BTW: Just send me your stuff and I will do it for you. No need to bang your head over it (You know what I mean) :wink: .

Take care,

Mick
 
It somewhat depends on what suits you for the ten months or so of the year when you aren't chasing much. If money is at all an issue you'd be wise to check with your insurance agent for their input, too -- don't tell them you're a juvie stormchaser with a resemblance to Johnny Depp! :wink: Some cars cost more to insure than others, especially hot cars driven by young drivers.

I put 30k miles a year on a Focus and am also quite happy with it -- 30 mpg long-term, big trunk, mechanically ok, and a somewhat comfortable back seat. I bought it new about four years ago with the 100k mile extended warranty, which included road service benefits and no-hassle service at any Ford dealership.

A good friend is very happy with Toyota (Camry, Corolla). They get excellent mileage and drive well. With small sedans console space is limited and you have to get very creative with mounting stuff if you ever have a front seat passenger.

I'm thinking toward a point in a few years when my Focus reaches 150k+ miles (hopefully) and we want a "nature photography" friendly vehicle.
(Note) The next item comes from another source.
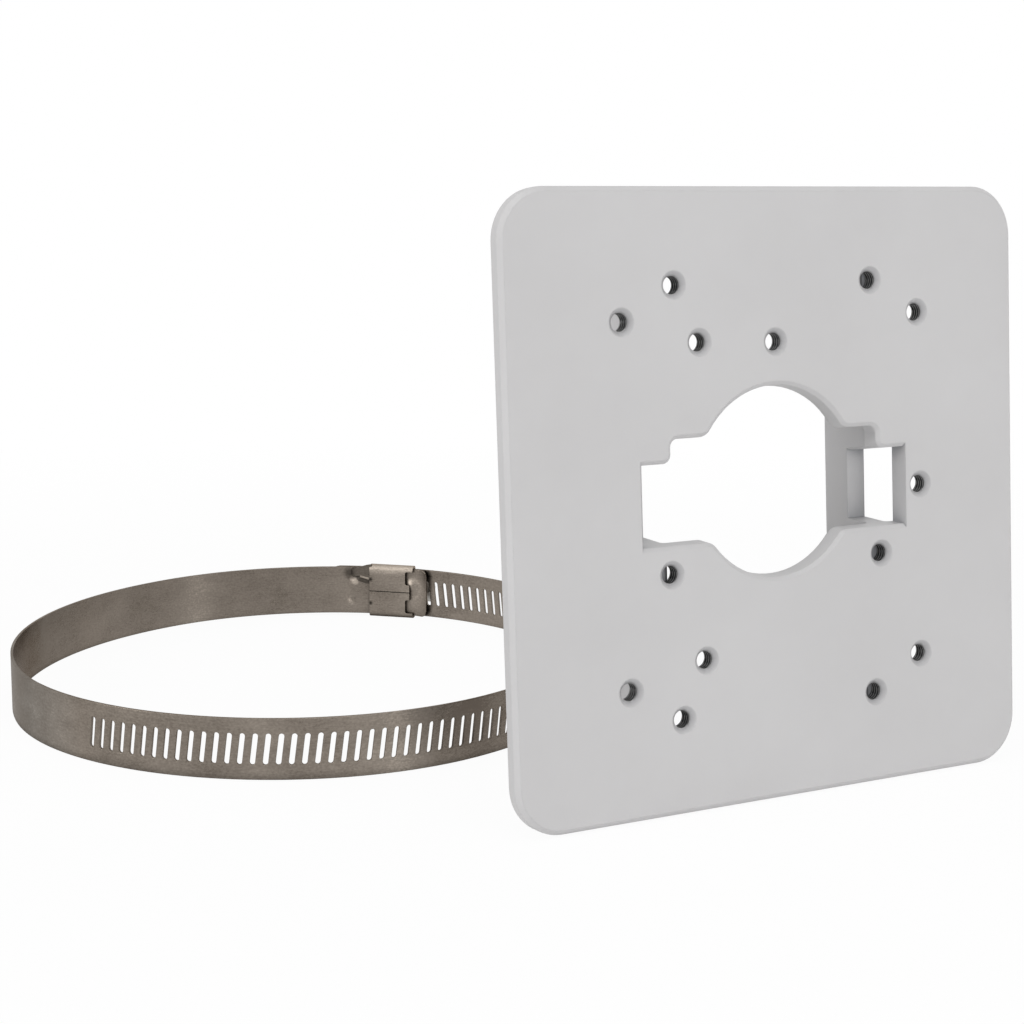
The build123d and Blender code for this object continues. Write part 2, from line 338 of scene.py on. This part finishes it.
def spots(n, places, value, operation):
    """A value made larger or smaller at spots of the strip, to paint highlights and shade."""
    strip = Strip()
    for distance, height, inward, reach, strength in places:
        away = n.value("DISTANCE", n.place(), strip.point(distance, height, -inward))
        near = n.spread(away, reach * MM, SPOT_CORE * reach * MM, 0.0, 1.0)
        value = n.math(operation, value, n.math("MULTIPLY", near, strength))
    return value


def painted_light_and_shade(n, across, stops):
    """Painted light and shade: soft lighter and darker stretches over the distance from the
    loop's middle.
    """
    factor = n.spread(across, -LIGHT_AND_SHADE_REACH * MM, LIGHT_AND_SHADE_REACH * MM, 0.0, 1.0)
    greys = [((at / LIGHT_AND_SHADE_REACH + 1) / 2, (0.5 + gain,) * 3) for at, gain in stops]
    return n.math("SUBTRACT", n.ramp(factor, greys), 0.5)


# Painted cooler light: how far the steel turns cooler over a stretch across the camera's view
def cool_light(n, across, cool_range):
    start, end, share = cool_range
    return n.spread(across, start * MM, end * MM, 0.0, share)


def strip_steel(name, tint_and_shade=1.0, bend_light=0.0):
    """Warm grey stainless strip, rolled lengthwise, mottled and a little uneven, with painted
    light and shade: lighter and darker stretches round the loop, highlights, shade in creases and
    a cooler light towards the left.
    """
    n = Nodes(name)
    strip, across, inside, front = along_loop(n)
    mottle = stretched_noise(n, strip, 90.0, 160.0)
    streaks = stretched_noise(n, strip, 260.0, 4200.0, roughness=0.55)
    specks = stretched_noise(n, strip, 1500.0, 2100.0, 2.0, 0.6)
    bands = stretched_noise(n, strip, 42.0, 0.0, 2.0)
    mix = n.math("ADD", n.math("MULTIPLY", mottle, 0.4), n.math("MULTIPLY", streaks, 0.3))
    mix = n.math("ADD", mix, n.spread(specks, 0.25, 0.75, 0.0, 0.3))
    mix = n.math("ADD", mix, n.spread(bands, 0.3, 0.7, -0.12, 0.12))
    # Painted light and shade round the loop, on the outer side only over its front half
    outer = n.math("MULTIPLY", front, painted_light_and_shade(n, across, OUTER_LIGHT_AND_SHADE))
    mix = n.math("ADD", mix, by_side(n, inside, outer, painted_light_and_shade(n, across, INNER_LIGHT_AND_SHADE)))
    height = n.add("ShaderNodeSeparateXYZ", {0: strip}).outputs[1]
    # Painted highlight below the housing's top bend
    bend_highlight = n.spread(height, HOUSING_BEND[0] * MM, HOUSING_BEND[1] * MM, 0.0, bend_light)
    # Painted highlights at spots of the strip
    mix = spots(n, PAINTED_HIGHLIGHTS, n.math("ADD", mix, bend_highlight), "ADD")
    dark = tuple(tint_and_shade * c for c in STEEL_DARK)
    pale = tuple(tint_and_shade * c for c in STEEL_PALE)
    glint = tuple(STEEL_GLINT * c for c in pale)
    colour = n.ramp(mix, [(0.2, dark), (0.7, pale), (1.0, glint)])
    # Painted shade in creases and gaps, deepened at the painted shade spots
    shade = n.spread(n.openness(CREVICE_SHADE_REACH), 0.25, 0.85, 0.25, 1.0)
    colour = n.vector("MULTIPLY", colour, spots(n, PAINTED_SHADE_SPOTS, shade, "SUBTRACT"))
    # Painted cooler light towards the left, on the outer side only over its front half
    outer = n.math("MULTIPLY", front, cool_light(n, across, OUTER_COOL_LIGHT))
    cool = by_side(n, inside, outer, cool_light(n, across, INNER_COOL_LIGHT))
    cool = n.ramp(cool, [(0.0, (1.0, 1.0, 1.0)), (1.0, COOL_LIGHT_TINT)])
    return n.finish(
        Base_Color=n.vector("MULTIPLY", colour, cool),
        Metallic=1.0,
        Roughness=n.spread(mix, 0.3, 0.7, 0.26, 0.42),
        Specular_Tint=EDGE_TINT,
        Normal=n.bump(streaks, 0.15, 0.00005, n.soft_edges(STEEL_SOFTNESS, 4)),
    )


def turned_steel():
    """Plain grey turned stainless for the screw."""
    n = Nodes("screw_steel")
    grain = n.noise(2400.0, 2.0)
    colour = n.ramp(n.noise(160.0), [(0.3, (0.3, 0.29, 0.27)), (0.7, (0.42, 0.41, 0.39))])
    return n.finish(
        Base_Color=colour, Metallic=1.0, Roughness=0.3, Normal=n.bump(grain, 0.1, 0.00003)
    )


def thread_metal(name, dark, pale):
    """Cut, slightly greasy aluminium inside the tapped holes; a dark copy paints shade in the
    thread's roots and a pale copy paints light on its crests.
    """
    n = Nodes(name)
    colour = n.ramp(n.noise(700.0), [(0.3, (dark, dark, dark)), (0.7, (pale, pale, pale))])
    return n.finish(Base_Color=colour, Metallic=0.4, Roughness=0.5, Specular_IOR_Level=0.2)


def paint_nodes():
    materials = {
        "mount_plate": plate_paint(),
        "clamp_band": strip_steel("band_steel"),
        "clamp_housing": strip_steel("housing_steel", HOUSING_TINT, HOUSING_BEND_LIGHT),
        "worm_screw": turned_steel(),
    }
    for name, material in materials.items():
        mesh = frame["nodes"][name].data
        mesh.materials.clear()
        mesh.materials.append(material)
    return materials


def new_piece(name, points, faces, materials, looks=None):
    """A mesh piece that rides on the adapter's body. It is smooth unless looks names a
    material for each face."""
    mesh = bpy.data.meshes.new(name)
    mesh.from_pydata(points, [], faces)
    mesh.validate()
    for material in materials:
        mesh.materials.append(material)
    mesh.polygons.foreach_set("use_smooth", [looks is None] * len(mesh.polygons))
    if looks:
        mesh.polygons.foreach_set("material_index", looks)
    piece = bpy.data.objects.new(name, mesh)
    bpy.context.scene.collection.objects.link(piece)
    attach(piece, "adapter")
    return piece


def mounts():
    return {mount["name"]: mount for mount in frame["record"]["mounts"]}


def hole_centres():
    """Middle of each tapped hole's bore in the row frame, from the record's mounts."""
    known = mounts()
    outward = Vector(known["square_pattern"]["axis"])
    across = Vector((1, 0, 0))
    upward = across.cross(outward)
    if upward.z < 0:
        upward.negate()
    places = [Vector(m["pos_m"]) for m in known.values() if m["kind"] == "threaded_hole"]
    for name in HOLE_TURNS:
        middle = Vector(known[name]["pos_m"])
        reach = known[name]["dims"]["pcd_mm"] * MM / 2
        count = known[name]["dims"]["count"]
        for k in range(count):
            turn = radians(HOLE_TURNS[name]) + 2 * pi * k / count
            places.append(middle + reach * (cos(turn) * across + sin(turn) * upward))
    return places, outward, across, upward


def loop_arcs():
    """The strip's inner line from its tongue to its tail: centre, radius, start and end."""
    spread = (LOOP_HALF_LENGTH - LOOP_HALF_WIDTH) / (sin(LOOP_JOIN) + cos(LOOP_JOIN) - 1)
    across = spread * cos(LOOP_JOIN)
    along = spread * sin(LOOP_JOIN)
    end = LOOP_HALF_LENGTH - across
    side = LOOP_HALF_WIDTH + along
    tongue = (HOUSING_HALF + TONGUE_LENGTH) / end
    tail = (HOUSING_HALF + TAIL_LENGTH) / end
    growth = (STRIP_THICKNESS + OVERLAP_GAP) / (1 - cos(LOOP_JOIN - tongue))
    last_x = across - growth * cos(LOOP_JOIN)
    last_y = growth * sin(LOOP_JOIN)
    return [
        (across, 0, end, -tongue, LOOP_JOIN),
        (0, -along, side, LOOP_JOIN, pi - LOOP_JOIN),
        (-across, 0, end, pi - LOOP_JOIN, pi + LOOP_JOIN),
        (0, along, side, pi + LOOP_JOIN, 2 * pi - LOOP_JOIN),
        (last_x, last_y, end + growth, -LOOP_JOIN, tail),
    ]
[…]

TTI I'd love a hybrid SUV like the Escape, Highlander, etc.
 
The replacement glass is pretty expensive and is very hard to install. The glass is also not usually stocked by most glass shops. I will give you the prices.

Front Windshield: $290 keep in stock
Driver Front Door: Dealer only item. Would cost about $240 and take a week to get in stock
Passenger front door: $170 in stock
Passenger rear door: $170 order (3 days)
Driver rear door: $170 order (3 days)
Driver vent: $255 dealer only item about a week
Passenger vent: $140 in stock
Back glass: $600 dealer item about a week

Other than the price of the glass and the $100 oil changes that car will be very dependable, wont kill you on gas, will have power, will be cheap to insure, is very safe and will last a long time. I would check on the electical system. I have heard that the altenators on some of their E models don't hold up well and could really put you in a bind if it went out.
 
Honda Civic - possibly Hybrid version...is the best I can suggest. And if you're worried about speed with that - I saw a lady doing 100 in one on the way to Omaha once.
 
Hey nick im 17 and if you can find one thats cheap I would recommend a Subaru...

All wheel drive helps alot, fairly good visibility with the windows and an optional sunroof, and if you can get one used like mine was there not very expensive and pretty mechanically sound...
 
Nick, man a mercedes!? might as well get a chauffer to drive ya to the storm, and just tell him to take a left at the wall cloud! :lol:

...but yes, my first chase vehicle at 16 was a 99' ford tauras, i have no idea why i sold that car, it had GREAT gas mileage and had plenty of room inside (it had the liftable middle arm chair)...im actually looking into going back to the car for next season, anyways, good luck with the car shopping!
 
Here is what's usually in the school parking lot, so that's the 16-18 year old range, take your pick Nick:

Hummer (newer H2's)
Cadillac Escilade (quite a few of those)
Jaguars (about 2 or 3)
Corvette (my friends, a 1997)
Mercedes Benz (several)
Mustangs (too many, from "apple green" to yellow)

Can someone say "daddy's car"? :roll:

My ride at the time: 1989 Ford Escort running on a whopping 3 cylinders :lol:
 
I'd agree with think long and hard about good gas milage. With the prices today it can hurt. I'm lucky on the road I get about 38 miles to the gallon (once got 40 don't know how). I have a 92 toyota paseo, but I'm not saying you should get that at all. A hybrid would be good to look at, but I think only foreign cars are hybrids now. That is a problem since foreign car parts are like 3 or 4 times more, at least for toyota. So, possibly find a really good american car with good gas milage. I'm just saying american for the parts, because eventually after chasing your car will need repair. Think of the parts for the mercedes, ouch!
 
I would guess that any parts and repair costs on that Mercedes are gonna be way up there. I'd suggest a slightly used Toyota or Honda. Those things are bulletproof.
 
Originally posted by nickgrillo

But, ummm... When you screw your car up, isn't that what insurance is for?

Yes. But you have a deductable. A deductable will usually be $500 or $1000. The higher your deductable the lower your monthly payments. The insurance company doesn't start paying for repairs until AFTER you have paid the deductable to the repair shop. Each and every time your car is damaged.

Also, every time you make a claim to the insurance company to have them repair your car you can expect your monthly payments to go up. After too many claims they will drop your insurance and you'll have to find another company. And since all the insurance companies share information about you they will charge you more than the original insurance company would have charged you.

So basically....you only use your insurance company for car repairs when the damage is major (like my $12,000 collision with a deer).

A couple busted windows will be cheaper in the long run if YOU pay for the repair yourself than to make a claim to the insurance company.

Remember...aint nothing free in this world... :D

ps: a busted engine because the car is old is not covered by insurance..it wasn't an accident. In general fixing broken parts on cheaper cars is cheaper than fixing broken parts on more expensive cars (bmw, mercedes, etc). Not always..but in general.